According to the method in
https://planetmath.org/exampleofcohomologyandmayervietorissequence
The Mayer-Vietoris sequence
$0\rightarrow H^m(S^{n-1})\rightarrow H^{m+1}(S^n)\rightarrow0$.
is obtained. I understood by this short exact sequence the isomorphism
$H^{m+1}(S^n)\simeq H^m(S^{n-1})$
is obtained. By induction,
$H^p(S^n)\simeq H^{p-n+1}(S^1) \simeq \delta_{p,n}\mathbb R$ ($\because H^1(S^1)=\mathbb R$).

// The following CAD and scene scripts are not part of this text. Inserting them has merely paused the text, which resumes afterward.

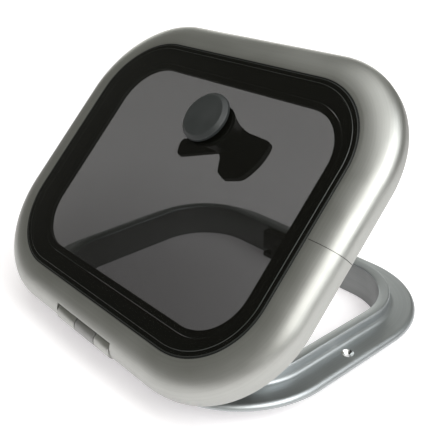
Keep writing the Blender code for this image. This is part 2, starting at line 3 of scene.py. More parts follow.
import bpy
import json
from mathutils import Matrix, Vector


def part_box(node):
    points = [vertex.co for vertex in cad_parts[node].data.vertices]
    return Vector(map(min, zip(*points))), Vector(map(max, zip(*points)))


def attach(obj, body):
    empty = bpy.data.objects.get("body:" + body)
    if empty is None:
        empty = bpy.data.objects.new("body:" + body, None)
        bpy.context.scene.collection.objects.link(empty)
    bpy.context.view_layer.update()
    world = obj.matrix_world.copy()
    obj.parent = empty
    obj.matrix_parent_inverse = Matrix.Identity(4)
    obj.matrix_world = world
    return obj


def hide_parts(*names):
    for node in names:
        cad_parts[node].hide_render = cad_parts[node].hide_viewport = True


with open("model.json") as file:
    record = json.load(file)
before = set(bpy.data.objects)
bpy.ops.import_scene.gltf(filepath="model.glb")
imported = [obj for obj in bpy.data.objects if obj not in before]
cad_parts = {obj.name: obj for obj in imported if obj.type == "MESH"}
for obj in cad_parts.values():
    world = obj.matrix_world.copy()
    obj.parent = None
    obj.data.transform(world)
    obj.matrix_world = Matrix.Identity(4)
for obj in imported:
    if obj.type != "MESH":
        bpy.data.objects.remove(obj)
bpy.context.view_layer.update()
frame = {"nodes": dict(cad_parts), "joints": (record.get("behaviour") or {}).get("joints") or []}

import json
import math

import bmesh
import bpy
from mathutils import Matrix, Vector

MM = 0.001

# The same driving dimensions as the CAD
SIGHT_W = 400 * MM
SIGHT_D = 313 * MM
SIGHT_R = 85 * MM
RING_WIDTH = 36.4 * MM
RING_DROP = 22.5 * MM
RING_SKIRT = 8 * MM
RING_POWER = 2.3
SKIN = 3.2 * MM
SHELF_TOP = 11.5 * MM
SHELF_UNDER = 13.8 * MM
PANE_THICK = 10 * MM
PANE_MARGIN = 1.6 * MM
SEAT = 22.5 * MM
FLANGE_WIDTH = 42 * MM
FLANGE_THICK = 6 * MM
LIP_HEIGHT = 14 * MM
LIP_WIDTH = 12.6 * MM
COAMING_DEPTH = 30 * MM
COAMING_WALL = 4 * MM
CLOSED_HEIGHT = 31 * MM
OPENING_W = SIGHT_W - 2 * SEAT
OPENING_D = SIGHT_D - 2 * SEAT
OPENING_R = 74 * MM
KNUCKLE_R = 10.5 * MM
HINGE_END = 51 * MM
SPLIT_LEFT = -14.5 * MM
SPLIT_RIGHT = 23.5 * MM
HINGE_DOWN = 17.5 * MM
HINGE_BACK = 183.5 * MM
LEVER_ANGLE = math.radians(336)
TONGUE_ANGLE = math.radians(201)
LEVER_TOP = 39.2 * MM
LEVER_UNDER = 47.7 * MM
TONGUE_UNDER = 54 * MM
LEVER_R = 61.5 * MM
KNOB_R = 30 * MM
SPINDLE_R = 6.3 * MM
CORNER_STEPS = 26

# How far the noise behind the aluminium's die lines is stretched, along and across the extrusion
DIE_LINES = (4, 620, 1)

# Camera
CAMERA_PLACE = (0.5740, -0.4816, 0.4739)
CAMERA_TURN = 49.62  # degrees round the object, measured from -Y
CAMERA_DIP = 25.18
CAMERA_ROLL = -1.44
CAMERA_LENS = 59.18
# What the lights are turned towards
AIM = (0, -0.05, 0.12)


# ---------------------------------------------------------------- frames


def joint_of(name):
    return next(joint for joint in frame["joints"] if joint["name"] == name)


def joint_frame(name, turn):
    place = Matrix.Translation(Vector(joint_of(name)["pos_m"]))
    return place @ turn


lid_turn = Matrix.Rotation(-math.radians(joint_of("lid_hinge")["range_deg"][0]), 4, "X")
LID = joint_frame("lid_hinge", lid_turn)
GLASS = LID @ Matrix.Translation((0, HINGE_BACK, HINGE_DOWN))
HANDLE = joint_frame("handle_turn", lid_turn)
HINGE = joint_frame("lid_hinge", Matrix.Identity(4))
coaming_low, coaming_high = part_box("base_frame")
base_x = (coaming_low.x + coaming_high.x) / 2
base_y = (coaming_low.y + coaming_high.y) / 2
BASE = Matrix.Translation((base_x, base_y, COAMING_DEPTH))
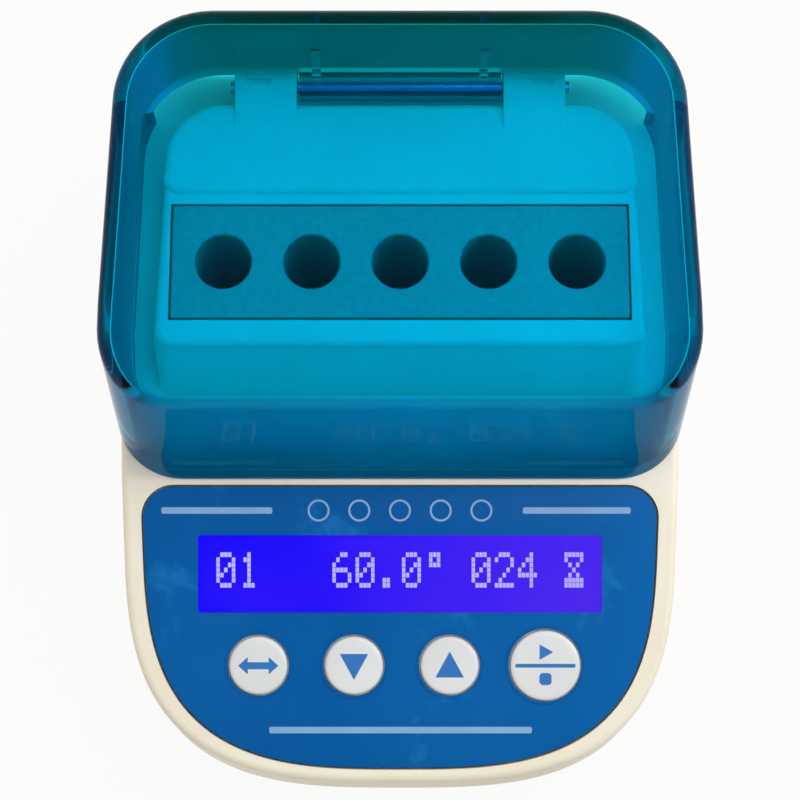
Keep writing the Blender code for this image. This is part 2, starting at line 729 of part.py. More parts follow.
def lower_case():
    bm = case_blank()
    slice_off(bm, Vector((0, 0, PARTING_HEIGHT - FIT / 2)), Vector((0, 0, 1)))
    case = new_object("lower_case", bm, "case_plastic")
    inner = CASE_WALL - TONGUE_THICKNESS
    bm = prism(case_outline(inner), CASE_FLOOR, PARTING_HEIGHT + TONGUE_HEIGHT)
    join(case, "tongue", bm)
    cut(case, "case_cavity_lower", case_cavity())
    bm = bmesh.new()
    for spot in board_spots():
        low = CASE_FLOOR - CASE_WALL / 2
        add_cylinder(bm, STANDOFF_RADIUS, low, CASE_FLOOR + STANDOFF_TALL, spot)
    for spot in CASE_POSTS:
        low = CASE_FLOOR - CASE_WALL / 2
        add_cylinder(bm, CASE_POST_RADIUS + FIT, low, CASE_FLOOR + STANDOFF_TALL, spot)
    join(case, "standoffs", bm)
    join(case, "seat_ribs", seat_ribs())
    cut(case, "lower_bores", lower_bores())
    cut(case, "vents", vents())


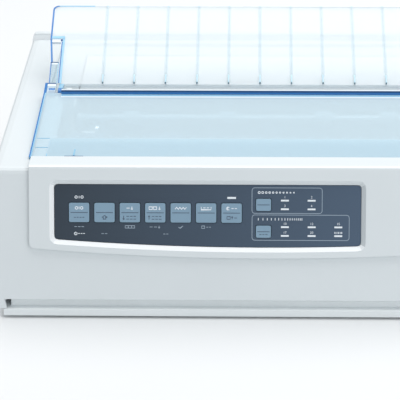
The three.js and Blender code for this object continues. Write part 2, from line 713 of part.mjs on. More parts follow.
// ---- Carriage, print head, ribbon and belt ------------------------------------------------------

function carriage() {
  const x = (dx) => PARK_X + dx;
  const main = block(x(-35), x(35), 116, 140, 42, 64);
  const arm = block(x(-30), x(30), RAIL.y0 + 1, 120, RAIL.z1 + 0.6, RAIL.z1 + 4.4);
  const clip = block(x(-8), x(8), 109, 118, 34.5, 45.5);
  const bore = barX(ROD.radius + GAP, x(-36), x(36), ROD.y, ROD.z, 16);
  const beltSlot = block(x(-9), x(9), 111.8, 114.5, BELT.z0 - GAP, BELT.z1 + GAP);
  return cut(join(main, arm, clip), bore, beltSlot);
}

function printHead() {
  const x = (dx) => PARK_X + dx;
  const body = block(x(-15), x(15), 112, 130, 66.8, 94);
  const fins = [0, 1, 2, 3].map((i) => block(x(-17.5), x(17.5), 112.5 + i * 4, 114.5 + i * 4, 68, 93));
  const nose = alongY(rectangle(76, 88, x(-6), x(6), 2), 129, 149);
  const foot = block(x(-20), x(20), 124, 139, 64.4, 68);
  return join(body, nose, foot, ...fins);
}

function ribbonCartridge() {
  const x = (dx) => PARK_X + dx;
  const box = alongZ(rectangle(x(-44), x(44), 97, 134, 5), 84, 97);
  const headSpace = block(x(-18), x(18), 111.4, 140, 80, 100);
  const arms = [-1, 1].map((side) => {
    const [a, b] = span(side, 22, 28);
    return block(x(a), x(b), 130, 150.2, 77, 91);
  });
  const strand = block(x(-28), x(28), 149.6, 150.2, 78, 88);
  const knobWell = postZ(6, x(-31), 108, 90, 98, 16);
  return cut(join(cut(box, headSpace), ...arms, strand), knobWell);
}

function ribbonKnob() {
  const hub = postZ(5.4, PARK_X - 31, 108, 90.6, 98, 16);
  return join(hub, postZ(8, PARK_X - 31, 108, 97.4, 103, 16));
}

function driveBelt() {
  const { x, y, z0, z1, pulley, thick } = BELT;
  const loop = (radius) => {
    const shape = new THREE.Shape();
    shape.absarc(x, y, radius, -Math.PI / 2, Math.PI / 2, false);
    shape.absarc(-x, y, radius, Math.PI / 2, (Math.PI * 3) / 2, false);
    return shape;
  };
  const inside = pulley + 0.3;
  const outer = extruded(loop(inside + thick), z0, z1, 8);
  const hollow = extruded(loop(inside), z0 - 1, z1 + 1, 8);
  return cut(solid(outer), solid(hollow));
}

function beltPulley(x, bore) {
  const wheel = postZ(BELT.pulley, x, BELT.y, BELT.z0 - GAP, BELT.z1 + GAP, 20);
  return cut(wheel, postZ(bore, x, BELT.y, 0, 60, 12));
}

function carriageMotor() {
  const { x, y, z0, z1 } = BELT;
  const can = postZ(20, x, y, CHASSIS.z + CHASSIS.thick + GAP, z0 - 4, 24);
  return join(can, postZ(2.2, x, y, z0 - 5, z1, 12));
}

piece("carriage_rod", barX(ROD.radius, -FRAME.inner - 2, FRAME.inner + 2, ROD.y, ROD.z, 16), STEEL);
const RAIL_END = FRAME.inner - GAP;
piece("front_rail", block(-RAIL_END, RAIL_END, RAIL.y0, RAIL.y1, RAIL.z0, RAIL.z1), ZINC);
piece("carriage", carriage(), BLACK_PLASTIC);
piece("print_head", printHead(), ZINC);
piece("ribbon_cartridge", ribbonCartridge(), RIBBON);
piece("ribbon_knob", ribbonKnob(), BLACK_PLASTIC);
piece("drive_belt", driveBelt(), RUBBER);
piece("drive_pulley", beltPulley(BELT.x, 2.5), STEEL);
piece("idler_pulley", beltPulley(-BELT.x, BELT.post + 0.3), STEEL);
piece("carriage_motor", carriageMotor(), BLACK_PLASTIC);

// ---- Paper bail ---------------------------------------------------------------------------------

// A flat link, round at both ends, from one point to another in a plane across X.
function link(x0, x1, from, to, radius) {
  const angle = Math.atan2(to[1] - from[1], to[0] - from[0]);
  const shape = new THREE.Shape();
  shape.absarc(to[0], to[1], radius, angle - Math.PI / 2, angle + Math.PI / 2, false);
  shape.absarc(from[0], from[1], radius, angle + Math.PI / 2, angle + (Math.PI * 3) / 2, false);
  return alongX(shape, x0, x1, 4);
}

function paperBail() {
  const { y, z, radius, pivotY, pivotZ, pivot, armX } = BAIL;
  const solids = [barX(radius, -armX, armX, y, z, 12)];
  for (const side of [-1, 1]) {
    solids.push(link(...span(side, armX - 1.5, armX + 1.5), [pivotY, pivotZ], [y, z], 4));
    solids.push(barX(pivot, ...span(side, armX, FRAME.inner + 2.5), pivotY, pivotZ, 12));
  }
  return join(...solids);
}

function bailRoller(x) {
  const { radius, width } = BAIL_ROLLER;
  const roller = barX(radius, x - width / 2, x + width / 2, BAIL.y, BAIL.z, 16);
  return cut(roller, barX(BAIL.radius + 0.3, x - width, x + width, BAIL.y, BAIL.z, 12));
}

piece("paper_bail", paperBail(), STEEL);
BAIL_ROLLER.places.forEach((x, i) => piece(`bail_roller_${i + 1}`, bailRoller(x), WHITE_PLASTIC));

// ---- Levers -------------------------------------------------------------------------------------

function paperLever() {
  const { x, y, pivotZ, topZ, pin } = PAPER_LEVER;
  const arm = link(x - 1.5, x + 1.5, [y, pivotZ], [y, topZ - 6], 4);
  const grip = block(x - 2.5, x + 4, y - 6, y + 6, SHOULDER + 6, topZ);
  return join(arm, grip, barX(pin, FRAME.inner - 1.5, x, y, pivotZ, 12));
}

function gapLever() {
  const { x, y, pivotZ, topZ, pin } = GAP_LEVER;
  const arm = link(x - 1.5, x + 1.5, [y, pivotZ], [y, topZ - 3], 3);
  return join(arm, barX(pin, x, FRAME.inner + 2.5, y, pivotZ, 12));
}

piece("paper_lever", paperLever(), WHITE_PLASTIC);
piece("head_gap_lever", gapLever(), SLATE);

// ---- Tractors -----------------------------------------------------------------------------------

function tractorBody(side) {
  const { x, half, driveY, guideY, z, high, drive, guide } = TRACTOR;
  const body = link(side * x - half, side * x + half, [driveY, z], [guideY, z], high);
  const cutBar = (radius, y) => barX(radius, side * x - half - 1, side * x + half + 1, y, z, 16);
  return cut(body, cutBar(drive * 0.75 + GAP, driveY), cutBar(guide + GAP, guideY));
}

// The paper clamp on a tractor, hinged along its outer edge.
function tractorDoor(side) {
  const { x, half, driveY, guideY, z, high } = TRACTOR;
  const [x0, x1] = span(side, x - half, x + half);
  const top = z + high;
  const slots = [0.25, 0.5, 0.75].map((share) => {
    const y = driveY + share * (guideY - driveY);
    return block(side * x - 2, side * x + 2, y - 6, y + 6, top, top + 4);
  });
  return cut(block(x0, x1, driveY - 4, guideY + 4, top + GAP, top + GAP + 2), ...slots);
}

for (const [name, side] of [["left", -1], ["right", 1]]) {
  piece(`tractor_${name}`, tractorBody(side), WHITE_PLASTIC);
  piece(`tractor_door_${name}`, tractorDoor(side), WHITE_PLASTIC);
}

function tractorDrive() {
  const { driveY, z, drive, barEnd } = TRACTOR;
  return block(-barEnd, barEnd, driveY - drive / 2, driveY + drive / 2, z - drive / 2, z + drive / 2);
}

piece("tractor_drive_shaft", tractorDrive(), STEEL);
const guideRod = barX(TRACTOR.guide, -TRACTOR.barEnd, TRACTOR.barEnd, TRACTOR.guideY, TRACTOR.z, 16);
piece("tractor_guide_rod", guideRod, STEEL);

// ---- Electronics --------------------------------------------------------------------------------

function mainBoard() {
  const z = 18; // underside of the board
  const board = block(-30, 150, 214, 292, z, z + 1.6);
  const chipPlaces = [[20, 240], [60, 240], [100, 262], [60, 270]];
  const chips = chipPlaces.map(([x, y]) => block(x - 14, x + 14, y - 7, y + 7, z + 1, z + 6));
  const foot = CHASSIS.z + CHASSIS.thick + GAP;
  const stands = [-22, 142].flatMap((x) => [220, 286].map((y) => postZ(3, x, y, foot, z + 0.5, 8)));
  return join(board, ...chips, ...stands);
}

function powerInlet() {
  const { x, z, half, high } = PORTS.inlet;
  const wide = half - GAP;
  const tall = high - GAP;
  const mouthY = 330;
  const body = block(x - wide, x + wide, mouthY - 12, DEPTH - 0.5, z - tall, z + tall);
  const mouth = block(x - half + 3, x + half - 3, mouthY, DEPTH + 1, z - high + 3, z + high - 3);
  const pins = [-7, 0, 7].map((dx) => block(x + dx - 1, x + dx + 1, mouthY - 1, mouthY + 11, z - 2, z + 3));
  return join(cut(body, mouth), ...pins);
}

// The rocker rests pressed at its lower end.
function powerSwitch() {
  const { x, z, half } = PORTS.rocker;
  const y = 341;
  const tilt = 0.12;
  const face = new THREE.BoxGeometry(2 * half - 1.2, 9, 18.4).rotateX(tilt).translate(x, y, z);
  return join(solid(face), block(x - 3, x + 3, y - 9, y - 3, z - 3, z + 3));
}

function interfaceSocket() {
  const { x, z, half, high } = PORTS.socket;
  const wide = half - GAP;
  const tall = high - GAP;
  const mouthY = 336;
  const body = block(x - wide, x + wide, mouthY - 10, DEPTH + SOCKET_PROUD, z - tall, z + tall);
  const mouth = block(x - 24, x + 24, mouthY, DEPTH + 2, z - 5, z + 5);
  const tongue = block(x - 21, x + 21, mouthY - 1, mouthY + 5, z - 2, z + 2);
  return join(cut(body, mouth), tongue);
}

piece("main_board", mainBoard(), BOARD);
piece("power_supply", block(-155, -60, 226, 292, CHASSIS.z + CHASSIS.thick + GAP, 46), ZINC);
piece("power_inlet", powerInlet(), BLACK_PLASTIC);
piece("power_switch", powerSwitch(), BLACK_PLASTIC);
piece("interface_socket", interfaceSocket(), ZINC);

export default printer;
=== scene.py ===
"""A desktop dot-matrix form printer, piece by piece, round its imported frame."""

import math

import bmesh
import bpy
from mathutils import Matrix, Vector


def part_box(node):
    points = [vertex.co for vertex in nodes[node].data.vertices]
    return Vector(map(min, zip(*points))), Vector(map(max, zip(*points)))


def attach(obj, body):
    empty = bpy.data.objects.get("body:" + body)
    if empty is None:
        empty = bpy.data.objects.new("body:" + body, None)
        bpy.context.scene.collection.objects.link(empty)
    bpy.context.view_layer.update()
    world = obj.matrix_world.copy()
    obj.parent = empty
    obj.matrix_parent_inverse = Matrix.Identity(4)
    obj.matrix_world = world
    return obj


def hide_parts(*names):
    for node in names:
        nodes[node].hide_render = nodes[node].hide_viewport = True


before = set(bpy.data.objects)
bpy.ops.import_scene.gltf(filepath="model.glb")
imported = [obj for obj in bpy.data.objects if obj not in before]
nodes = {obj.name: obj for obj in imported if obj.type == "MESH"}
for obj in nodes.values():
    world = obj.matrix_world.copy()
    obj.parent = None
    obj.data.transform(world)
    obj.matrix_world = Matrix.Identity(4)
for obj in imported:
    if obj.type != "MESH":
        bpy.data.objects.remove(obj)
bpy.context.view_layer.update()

# ---- Table top, light and camera ------------------------------------------------------------------
# The printer stands on a wide pale table, under soft light from overhead and from the front right. A
# long lens looks down on its front.

housing_low, housing_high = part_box("upper_housing")
middle_x = (housing_low.x + housing_high.x) / 2

table_mesh = bpy.data.meshes.new("table")
table_reach = 6.0
table_corners = [(-1, -1), (1, -1), (1, 1), (-1, 1)]
table_mesh.from_pydata([(x * table_reach, y * table_reach, 0) for x, y in table_corners], [], [(0, 1, 2, 3)])
table = bpy.data.objects.new("table", table_mesh)
bpy.context.scene.collection.objects.link(table)

table_paint = bpy.data.materials.new("table_paint")
table_paint.use_nodes = True
table_shader = table_paint.node_tree.nodes["Principled BSDF"]
table_shader.inputs["Base Color"].default_value = (0.80, 0.81, 0.815, 1)
table_shader.inputs["Roughness"].default_value = 0.6
table_shader.inputs["Specular IOR Level"].default_value = 0.2
table_mesh.materials.append(table_paint)

room = bpy.data.worlds.new("room")
room.use_nodes = True
room_light = room.node_tree.nodes["Background"]
room_light.inputs["Color"].default_value = (0.93, 0.965, 1.0, 1)
room_light.inputs["Strength"].default_value = 0.62
bpy.context.scene.world = room


def soft_lamp(name, place, aim, size, power, colour):
    lamp = bpy.data.lights.new(name, "AREA")
    lamp.shape = "SQUARE"
    lamp.size = size
    lamp.energy = power
    lamp.color = colour
    holder = bpy.data.objects.new(name, lamp)
    holder.location = place
    holder.rotation_euler = (Vector(aim) - Vector(place)).to_track_quat("-Z", "Y").to_euler()
    bpy.context.scene.collection.objects.link(holder)


soft_lamp("overhead_lamp", (0.1, 0.35, 1.9), (0, 0.05, 0.1), 2.2, 34, (1.0, 0.99, 0.98))
soft_lamp("front_lamp", (1.3, -1.8, 1.1), (0.1, 0, 0.06), 1.2, 9, (0.95, 0.98, 1.0))

camera_data = bpy.data.cameras.new("camera")
camera_data.sensor_width = 36
camera_data.lens = 192.15
camera = bpy.data.objects.new("camera", camera_data)
camera_place = (middle_x - 0.007, -1.60875, 0.675)
camera_tilt, camera_turn, camera_roll = math.radians(22.0), math.radians(1.47), math.radians(-0.30)
level = math.cos(camera_tilt)
ahead = Vector((-math.sin(camera_turn) * level, math.cos(camera_turn) * level, -math.sin(camera_tilt)))
level_right = ahead.cross(Vector((0, 0, 1))).normalized()
level_up = level_right.cross(ahead)
right = level_right * math.cos(camera_roll) + level_up * math.sin(camera_roll)
up = level_up * math.cos(camera_roll) - level_right * math.sin(camera_roll)
turn = Matrix((right, up, -ahead)).transposed().to_4x4()
camera.matrix_world = Matrix.Translation(camera_place) @ turn
camera_data.clip_end = 50
bpy.context.scene.collection.objects.link(camera)
bpy.context.scene.camera = camera
bpy.context.scene.view_settings.view_transform = "Standard"

# ---- Base pan and feet ----------------------------------------------------------------------------
# A shallow tray moulded in light grey ABS, which everything is screwed to. Four moulded rubber feet
# are pressed into its corners, each with a shallow grip ring on its sole.

base_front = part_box("base_pan")[0].y
mm = 0.001
rightward, backward, upward = Vector((1, 0, 0)), Vector((0, 1, 0)), Vector((0, 0, 1))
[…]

But I don’t understand why this reduction formula is not valid for $p=n-1$. In this case, $H^{n-1}(S^n)\simeq H^0(S^1)$ and since $H^0(S^1) = \mathbb R$, I conclude that $H^{n-1}(S^n) = \mathbb R$. Why is it not correct?
The correct answer is \begin{equation} H^p(S^n) = \begin{cases} \mathbb R & p = 0,n\\ 0 & \text{others} \end{cases} \end{equation}
The exact sequence holds for $m >0$, not for $m=0$. Because the beginning of the long sequence is $0 \to H^0(S^{n+1})\to H^0(A) \oplus H^0(B) \to H^0(S^n) \to H^1(S^{n+1})$, but $H^0(A)$ and $H^0(B)$ are not zero (they are $\simeq \mathbb{R}$) and the range of $ H^0(A) \oplus H^0(B) \to H^0(S^n)$ is not zero (actually it is all $H^0(S^n)$)